-- Start of Data block --

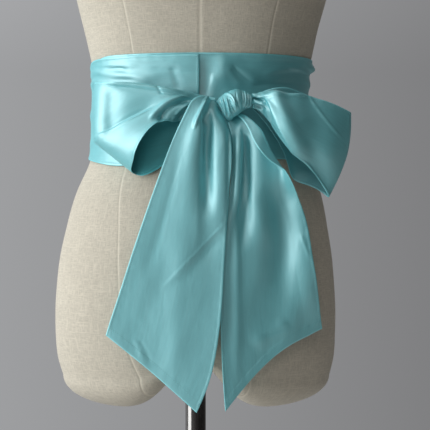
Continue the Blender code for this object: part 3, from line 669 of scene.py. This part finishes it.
def cloth_piece(name, grid, replaced, end_hem=None, shaded_reverse_side=1):
    """A thin closed shell of cloth round a grid of points, with stitched hems. Side 0 is outside, 1 inside."""
    rows, columns = grid.shape[:2]
    edge, folded, stitch, run = hems_of(grid, end_hem)
    half = HALF_CLOTH + (HALF_HEM - HALF_CLOTH) * folded - 0.16 * np.exp(-((stitch / 0.5) ** 2))
    half = half * (0.35 + 0.65 * smooth_step(edge / 0.8))
    pucker = 0.09 * np.sin(run / 2.3 + 1.5 * np.sin(run / 21.0)) * np.exp(-((stitch / 3.5) ** 2))
    normal = grid_normals(grid)
    grid = grid + normal * pucker[..., None]
    outer, inner = grid + normal * half[..., None], grid - normal * half[..., None]
    points = np.concatenate([outer.reshape(-1, 3), inner.reshape(-1, 3)])
    far = rows * columns
    round_it = np.concatenate([
        np.arange(columns),
        columns * np.arange(1, rows) + columns - 1,
        (rows - 1) * columns + np.arange(columns - 2, -1, -1),
        columns * np.arange(rows - 2, 0, -1),
    ])
    after = np.roll(round_it, -1)
    rim = np.stack([round_it, after, far + after, far + round_it], axis=1)
    quads = np.concatenate([quads_of(rows, columns, flip=True), quads_of(rows, columns, far), rim])
    coords = np.stack([walked(grid, 1) - walked(grid, 1)[:, -1:] / 2, walked(grid, 0)], axis=-1).reshape(-1, 2)
    values = {"edge": edge, "stitch": stitch, "run": run}
    values = {key: np.tile(numbers.ravel(), 2) for key, numbers in values.items()}
    piece = new_piece(name, points, quads, "satin", np.tile(coords, (2, 1)), values)
    # The darker reverse material goes on one side: partly the cloth's own reverse, partly painted shade where
    # that side lies in shade.
    if shaded_reverse_side is not None:
        piece.data.materials.append(MATERIALS["satin_back_and_shade"])
        shaded_reverse = np.arange(len(quads)) // ((rows - 1) * (columns - 1)) == shaded_reverse_side
        piece.data.polygons.foreach_set("material_index", shaded_reverse.astype(np.int32))
    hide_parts(replaced)
    return piece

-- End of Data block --

• Task brief:
Scan the material above and determine how many lines include the word "replaced"; report only the number.

• Written response:
2